Exercise: Your task is to copy the stretch of lines in the records below that begins with the line containing "if empty is" and ends with the line containing "obj.matrix_parent_inverse = Matrix.Identity(4)", exactly as written, with nothing added.

Dataset excerpts:
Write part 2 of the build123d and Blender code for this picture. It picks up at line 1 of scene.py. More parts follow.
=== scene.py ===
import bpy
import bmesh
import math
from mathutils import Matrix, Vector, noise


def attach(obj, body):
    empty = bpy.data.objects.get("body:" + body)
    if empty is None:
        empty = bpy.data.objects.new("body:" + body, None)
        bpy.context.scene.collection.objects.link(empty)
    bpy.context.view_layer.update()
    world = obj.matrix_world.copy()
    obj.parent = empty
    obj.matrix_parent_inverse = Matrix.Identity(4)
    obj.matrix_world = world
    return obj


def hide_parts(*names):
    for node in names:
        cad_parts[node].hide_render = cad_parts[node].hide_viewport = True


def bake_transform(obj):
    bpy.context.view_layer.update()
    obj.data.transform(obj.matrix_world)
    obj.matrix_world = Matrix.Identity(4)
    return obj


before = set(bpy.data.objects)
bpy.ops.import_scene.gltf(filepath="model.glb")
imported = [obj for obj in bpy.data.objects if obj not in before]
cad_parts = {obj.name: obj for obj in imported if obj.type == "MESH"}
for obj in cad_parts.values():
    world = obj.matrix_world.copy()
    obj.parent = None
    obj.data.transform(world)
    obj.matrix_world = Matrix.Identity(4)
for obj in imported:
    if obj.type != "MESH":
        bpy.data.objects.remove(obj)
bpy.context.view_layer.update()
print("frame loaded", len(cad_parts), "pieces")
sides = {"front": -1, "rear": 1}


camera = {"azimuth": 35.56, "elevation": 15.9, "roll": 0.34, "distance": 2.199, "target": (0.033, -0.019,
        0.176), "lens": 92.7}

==

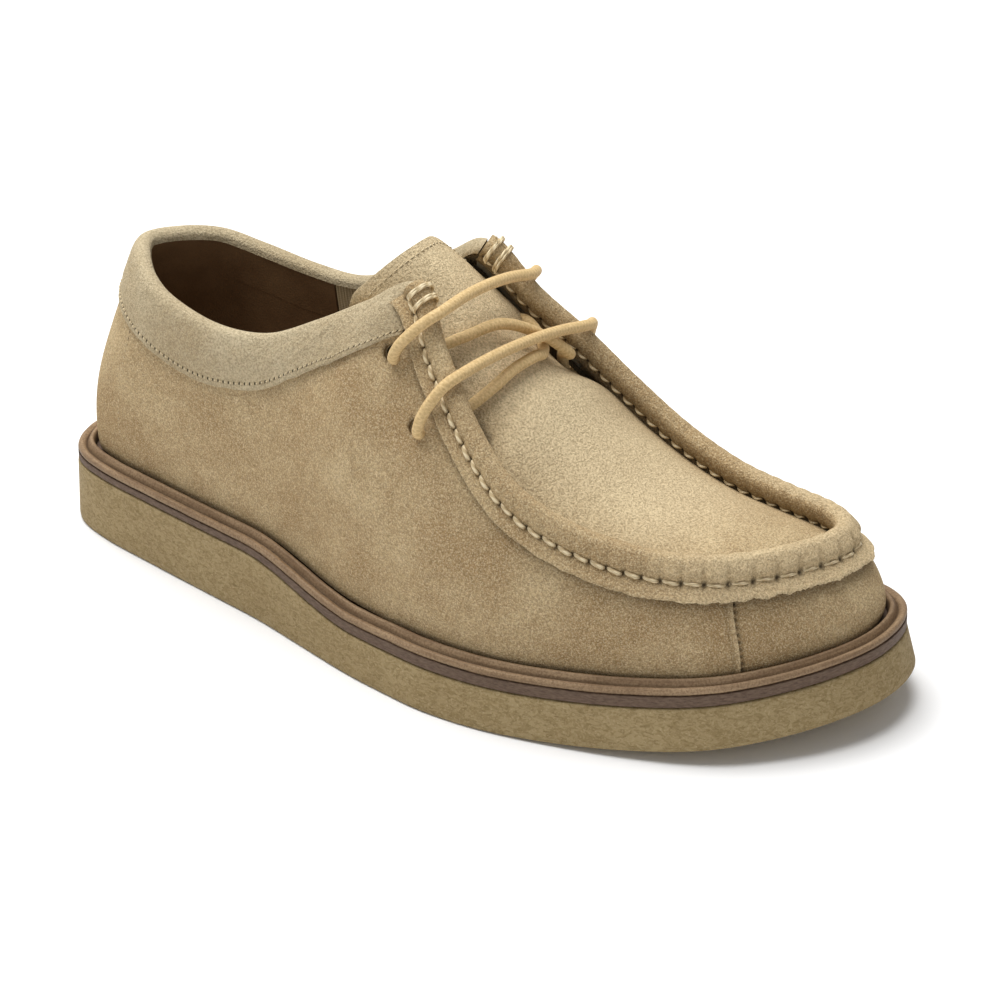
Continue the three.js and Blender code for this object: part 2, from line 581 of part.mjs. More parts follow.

Response for this exercise:
    if empty is None:
        empty = bpy.data.objects.new("body:" + body, None)
        bpy.context.scene.collection.objects.link(empty)
    bpy.context.view_layer.update()
    world = obj.matrix_world.copy()
    obj.parent = empty
    obj.matrix_parent_inverse = Matrix.Identity(4)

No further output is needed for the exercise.